SARAJEVO, BOSNIA-HERZEGOVINA (AP) - Challenge prizes have inspired inventions like margarine or canned food or achievements like the Lindbergh flight over the Atlantic.
To help people living too far from Bosnia’s power grid, the United Nations on Thursday offered $20,000 to whoever invents a relatively cheap renewable energy solution for over 3,000 families there.
But the marketing potential of the invention is much higher, said Yuri Afanasiev, the U.N. coordinator in Bosnia.
The winning solution should not cost more than (EURO)5,000 ($6,500), be easy to handle and maintain and provide enough hot water and power to supply an average household.
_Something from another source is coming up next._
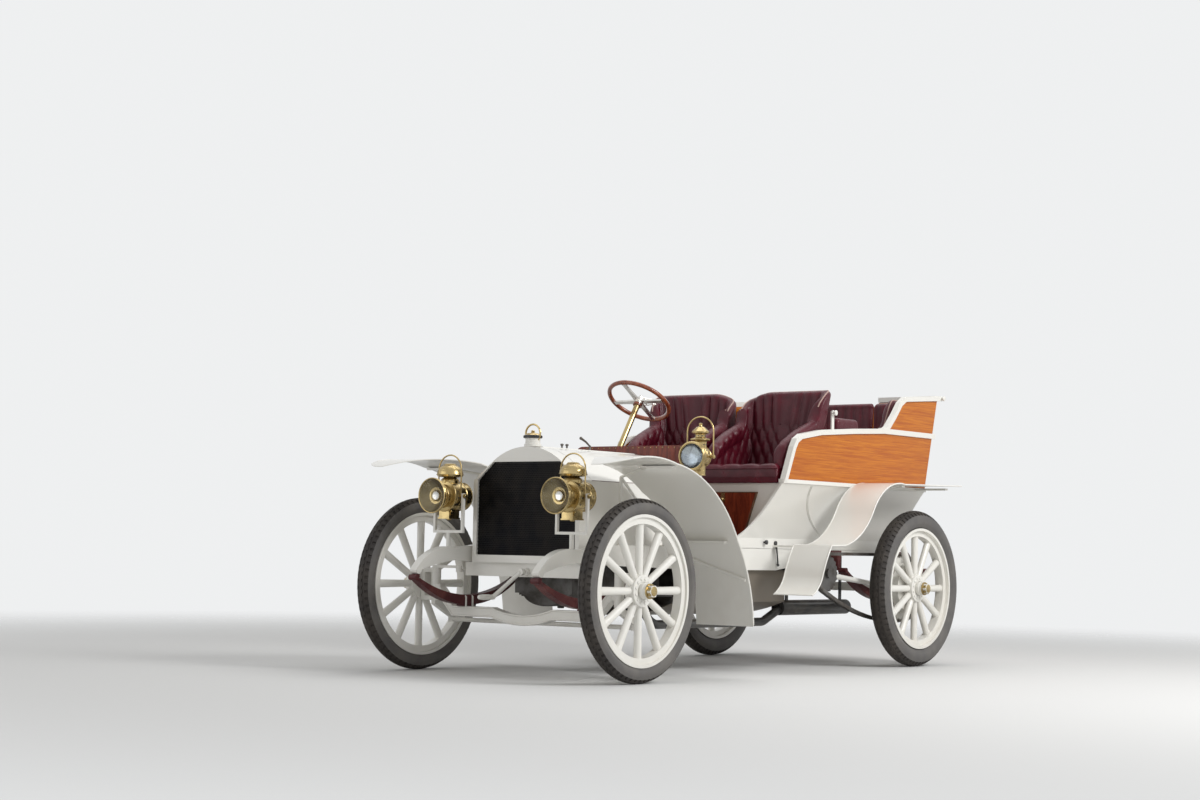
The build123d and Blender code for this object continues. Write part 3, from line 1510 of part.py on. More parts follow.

“Ultimately, we are offering solutions for elderly people who will not have the skill to manage and maintain anything complicated,” he said.
Such a kit could then be replicated in other remote areas in the world or in national parks. Similar kits of solar panels already exist but the U.N. is looking for a cheaper solution _ and one that matches Bosnia’s harsh winter and its relatively high living standards.
Fifty families will get the winning solution in 2013.
The Isakovics, who live 12 kilometers (7 miles) from the small town of Stolac in Bosnia’s southeastern hills, would like to be one of them. They rebuilt their house after Bosnia’s devastating 1992-95 war but lost every hope that a washing machine would ever make it onto their shopping list.
“So we live like our chicken,” said Rizvo Isakovic, 53. “We go to bed when the sun goes down. In the winter, that’s around 6 p.m. Oh, man, your body gets stiff after lying around for 12 hours.”
A small generator they received as a donation is too expensive to run for the five-member family, which lives on the cheese that Rizvo’s wife Izeta produces from their five cows and 70 sheep.
Asked what he thought living with electricity would be like, Rizvo paused.
“It would be like being born again,” he said.